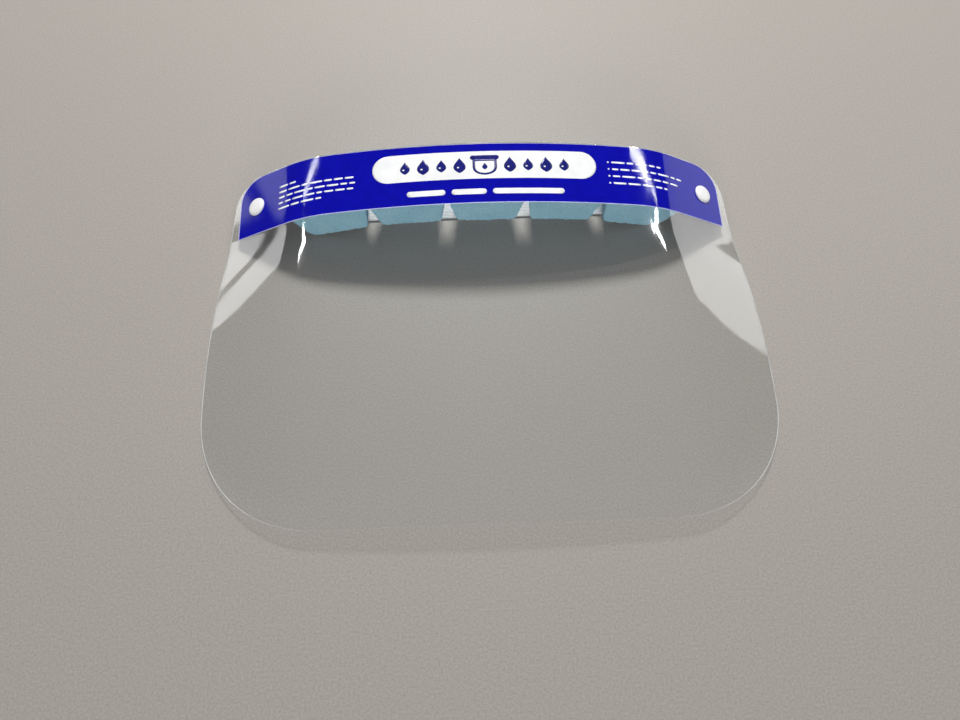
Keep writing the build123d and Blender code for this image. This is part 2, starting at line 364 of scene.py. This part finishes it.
def film_edge_glint():
    """Cut edge of the sheet, painted pale and half opaque: a painted highlight for the light the
    edge gathers.
    """
    mat, tree, out = material("film_cut_edge_glint")
    shader = principled(tree, out, Roughness=0.25, Alpha=0.5)
    tone = noise(tree, 60, 2)
    tree.links.new(ramp(tree, tone, (0.62, 0.66, 0.68), (0.92, 0.93, 0.94)),
                   shader.inputs["Base Color"])
    return mat


def printed(name, low, high, roughness=0.03, level=0.4):
    """Glossy printed film with a trace of ink mottle and fine orange peel."""
    mat, tree, out = material(name)
    shader = principled(tree, out, Specular_IOR_Level=level)
    tree.links.new(ramp(tree, noise(tree, 160, 4), low, high), shader.inputs["Base Color"])
    tree.links.new(ramp(tree, noise(tree, 70, 3), grey(roughness), grey(roughness + 0.05)),
                   shader.inputs["Roughness"])
    bump(tree, shader, noise(tree, 1100, 2), 0.00001, 0.8)
    return mat


def foam_material():
    """Open-cell foam: fine pores darkened by painted shade, soft sheen, slightly uneven blue."""
    mat, tree, out = material("blue_foam")
    shader = principled(tree, out, Roughness=0.95, Specular_IOR_Level=0.15, Sheen_Weight=0.08,
                        Sheen_Roughness=0.6, Subsurface_Weight=0.12, Subsurface_Scale=0.003)
    shader.inputs["Subsurface Radius"].default_value = (0.6, 1.0, 1.2)
    where = node(tree, "ShaderNodeTexCoord")
    cells = node(tree, "ShaderNodeTexVoronoi")
    cells.inputs["Scale"].default_value = 1000
    tree.links.new(where.outputs["Object"], cells.inputs["Vector"])
    # painted shade: the base colour drops to 0.55 in the pits where the pores are
    pore_shade = ramp(tree, cells.outputs["Distance"], grey(0.55), grey(1.0), (0.1, 0.55))
    patches = ramp(tree, noise(tree, 55, 5), (0.31, 0.64, 0.82), (0.41, 0.74, 0.90))
    tint = node(tree, "ShaderNodeMix", data_type="RGBA", blend_type="MULTIPLY")
    tint.inputs["Factor"].default_value = 0.5
    tree.links.new(patches, tint.inputs["A"])
    tree.links.new(pore_shade, tint.inputs["B"])
    tree.links.new(tint.outputs["Result"], shader.inputs["Base Color"])
    pits = bump(tree, shader, cells.outputs["Distance"], 0.0004, 0.7)
    bump(tree, pits, noise(tree, 420, 3), 0.0009, 0.55)
    return mat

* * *

- _Exercise directions_
Using the data above, output each line exactly.

- _Answer to this task_
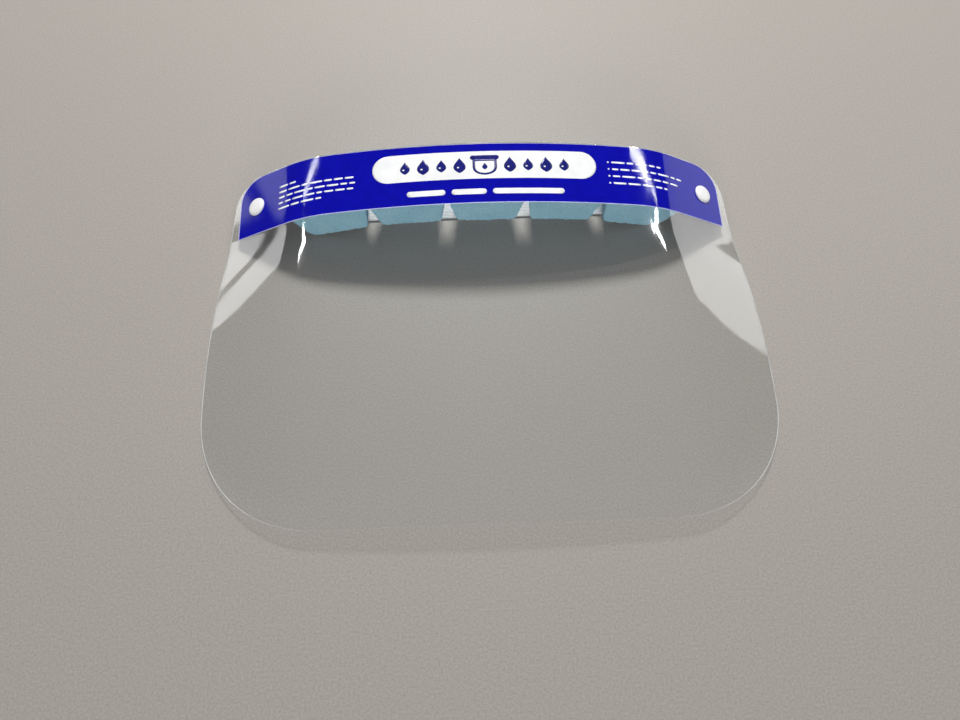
Keep writing the build123d and Blender code for this image. This is part 2, starting at line 364 of scene.py. This part finishes it.
def film_edge_glint():
    """Cut edge of the sheet, painted pale and half opaque: a painted highlight for the light the
    edge gathers.
    """
    mat, tree, out = material("film_cut_edge_glint")
    shader = principled(tree, out, Roughness=0.25, Alpha=0.5)
    tone = noise(tree, 60, 2)
    tree.links.new(ramp(tree, tone, (0.62, 0.66, 0.68), (0.92, 0.93, 0.94)),
                   shader.inputs["Base Color"])
    return mat


def printed(name, low, high, roughness=0.03, level=0.4):
    """Glossy printed film with a trace of ink mottle and fine orange peel."""
    mat, tree, out = material(name)
    shader = principled(tree, out, Specular_IOR_Level=level)
    tree.links.new(ramp(tree, noise(tree, 160, 4), low, high), shader.inputs["Base Color"])
    tree.links.new(ramp(tree, noise(tree, 70, 3), grey(roughness), grey(roughness + 0.05)),
                   shader.inputs["Roughness"])
    bump(tree, shader, noise(tree, 1100, 2), 0.00001, 0.8)
    return mat


def foam_material():
    """Open-cell foam: fine pores darkened by painted shade, soft sheen, slightly uneven blue."""
    mat, tree, out = material("blue_foam")
    shader = principled(tree, out, Roughness=0.95, Specular_IOR_Level=0.15, Sheen_Weight=0.08,
                        Sheen_Roughness=0.6, Subsurface_Weight=0.12, Subsurface_Scale=0.003)
    shader.inputs["Subsurface Radius"].default_value = (0.6, 1.0, 1.2)
    where = node(tree, "ShaderNodeTexCoord")
    cells = node(tree, "ShaderNodeTexVoronoi")
    cells.inputs["Scale"].default_value = 1000
    tree.links.new(where.outputs["Object"], cells.inputs["Vector"])
    # painted shade: the base colour drops to 0.55 in the pits where the pores are
    pore_shade = ramp(tree, cells.outputs["Distance"], grey(0.55), grey(1.0), (0.1, 0.55))
    patches = ramp(tree, noise(tree, 55, 5), (0.31, 0.64, 0.82), (0.41, 0.74, 0.90))
    tint = node(tree, "ShaderNodeMix", data_type="RGBA", blend_type="MULTIPLY")
    tint.inputs["Factor"].default_value = 0.5
    tree.links.new(patches, tint.inputs["A"])
    tree.links.new(pore_shade, tint.inputs["B"])
    tree.links.new(tint.outputs["Result"], shader.inputs["Base Color"])
    pits = bump(tree, shader, cells.outputs["Distance"], 0.0004, 0.7)
    bump(tree, pits, noise(tree, 420, 3), 0.0009, 0.55)
    return mat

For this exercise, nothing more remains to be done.